Para quem acompanhou a história do Fino Coletivo, ouvir “Se vacilar o Jacaré abraça” ajuda a fazer a conexão com a fase anterior da banda. Celebrando a amizade que permanece, eles põem pra jogo a sua versão pra música de Alvinho Cabral e Wado, este ex-membro da banda e que a gravou originalmente em seu trabalho solo. Já na reta final, pintam “Velho dia” (composição familiar de Alvinho Lancellotti, com seu irmão Domenico e seu pai, o renomado Ivor Lancellotti), e “Amor Meu”. Quem se basear pela listagem de canções do encarte vai se surpreender ao ouvir a surpresa escondida minutos depois do último acorde. Na verdade, chegando para fechar o disco vem um canto de roda, feito por Jorge Cabral (pai de Alvinho) para sua mulher, Roselma, em homenagem ao aniversário dela em 23 de abril, dia de São Jorge (ou Ogum, como sugere a letra) e, justamente por isso, um feriado carioca. Musicado por Alvinho Lancellotti, é um canto de benção, de terreiro, levado na palma da mão, meio oração, meio samba. E agora sim, podemos encerrar os trabalhos. Amém, saravá.
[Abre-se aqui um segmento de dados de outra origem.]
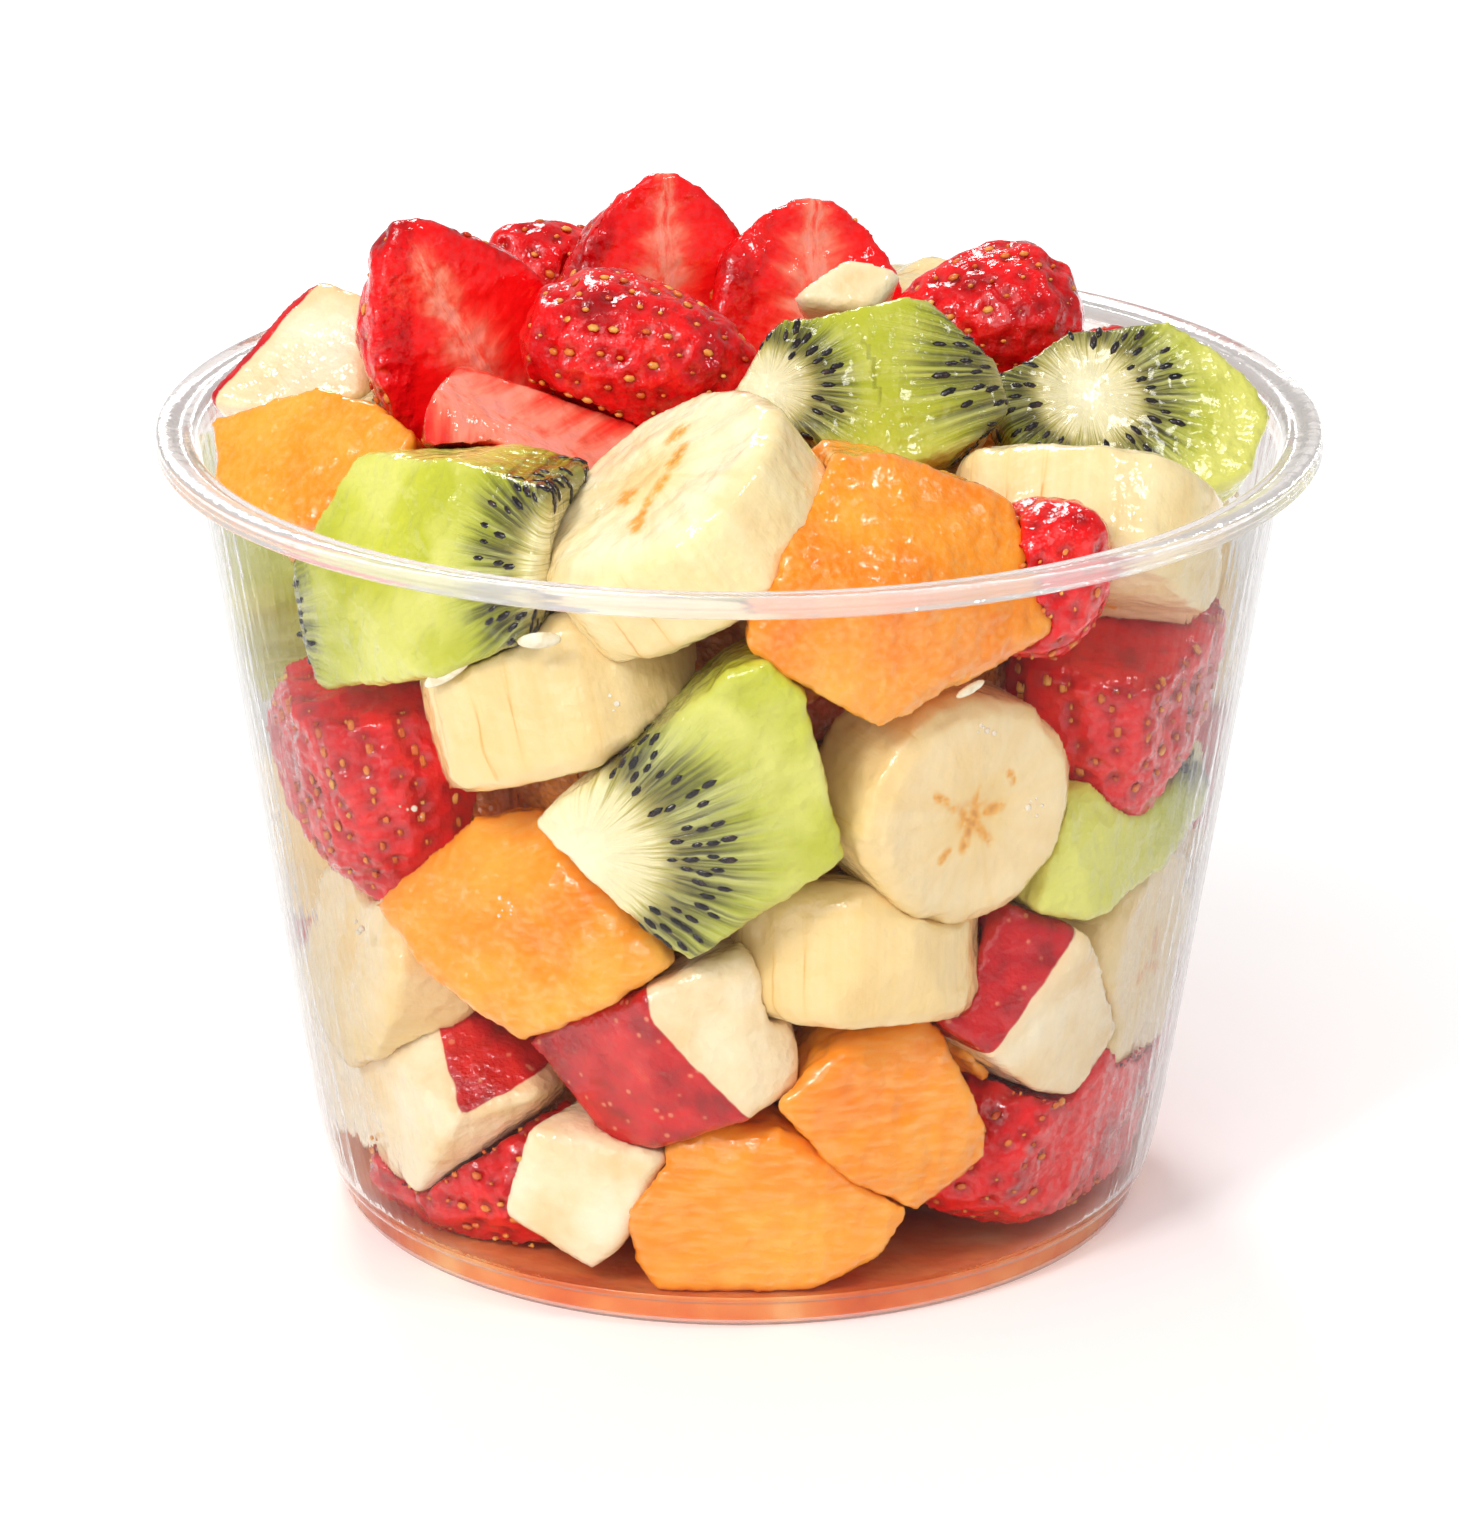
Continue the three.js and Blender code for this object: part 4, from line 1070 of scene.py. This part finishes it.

quarta-feira, 17 de março de 2010

MAQUINADO




#uirapuru2010
Mundialmente Anônimo

txt: Ramiro Zwetsch

Misturar, confundir e transformar é preciso. A feijoada, a tropicália, o afrobeat, o gol de bicicleta, o Kraftwerk, o Mané Garrincha, o Moacir Santos, o Moebius, o cachorro vira-lata, “Pulp Fiction” e milhares de outras maravilhas do mundo estão aí pra desfazer qualquer dúvida. O Maquinado é mistura, confusão, transformação. O projeto de Lúcio Maia, guitarrista da Nação Zumbi, era de um jeito nos primeiros shows (com três guitarras, baixo e bateria na banda), apareceu bem diferente no disco de estreia “Homem Binário” (cheio de batidas eletrônicas e participações, principalmente nos vocais), mudou outra vez sua formação de palco (para guitarra, baixo, percussão e toca-discos) e surge novamente transformado em “Mundialmente Anônimo” – o segundo e novo disco.

Considerado um dos melhores guitarristas de sua geração, Lúcio fez um primeiro disco mais voltado para sua vocação como produtor. Havia guitarras, claro. Mas elas não uivavam com a mesma tensão de “Mundialmente Anônimo”. O peso e a distorção das seis cordas permeiam o disco, aliviam em algumas faixas e explodem na última – “SP”, um clique preciso da babilônia paulistana em dias de caos.

Lúcio também está mais à vontade como cantor e já apresenta uma identidade vocal mais definida. Neste disco, ele é o vocalista em sete das oito faixas cantadas – as rimas que gingam no rap “Tropeços Tropicais” são cortesia de Lurdez da Luz (Mamelo Sound System). Duas são instrumentais: além de “SP”, a letárgica “Um Recado Para o Lucas Extensivo ao Pio” – essa estabelece um criativo telefone sem fio com “Um Recado Para o Lúcio Maia” (de Pio Lobato) e “Um Recado Para o Pio Lobato” (de Lucas Santtana). O melhor jeito de cantar já aparecia em uma das faixas de destaques de “Homem Binário” – a cinematográfica “Sem Conserto” – e agora se intensifica nas climáticas “Bem-vinda ao Inferno”, “Girando Com o Sol”, “Pode Dormir” e “Provando a Sanidade”.

Mas nem tudo é transformação: “Mundialmente Anônimo” segue fiel à essência do Maquinado, de liquidificar várias referências – do rock ao hip hop, do dub aos ritmos brasileiros, das batidas afro-caribenhas à vanguarda eletrônica – sem soar desconexo ou descontínuo. Do cancioneiro verde e amarelo, o repertório pinça versões para Jorge Ben (“Zumbi”, o abre-alas do disco) e Mundo Livre S/A (“Super-homem Plus”) – ambas profundamente modificadas.

Se fosse um personagem, o Maquinado seria uma mistura de Ranxerox (um frankstein pop criado pelos quadrinistas italianos Tanino Liberatore e Stefano Tamburini, bem pra lá da beira do ataque de nervos) com os protagonistas soturnos e melancólicos dos filmes do chinês Won Kar Wai – uma amálgama viva de humores e temperamentos. Na boa música brasileira contemporânea, quase todo mundo é meio assim.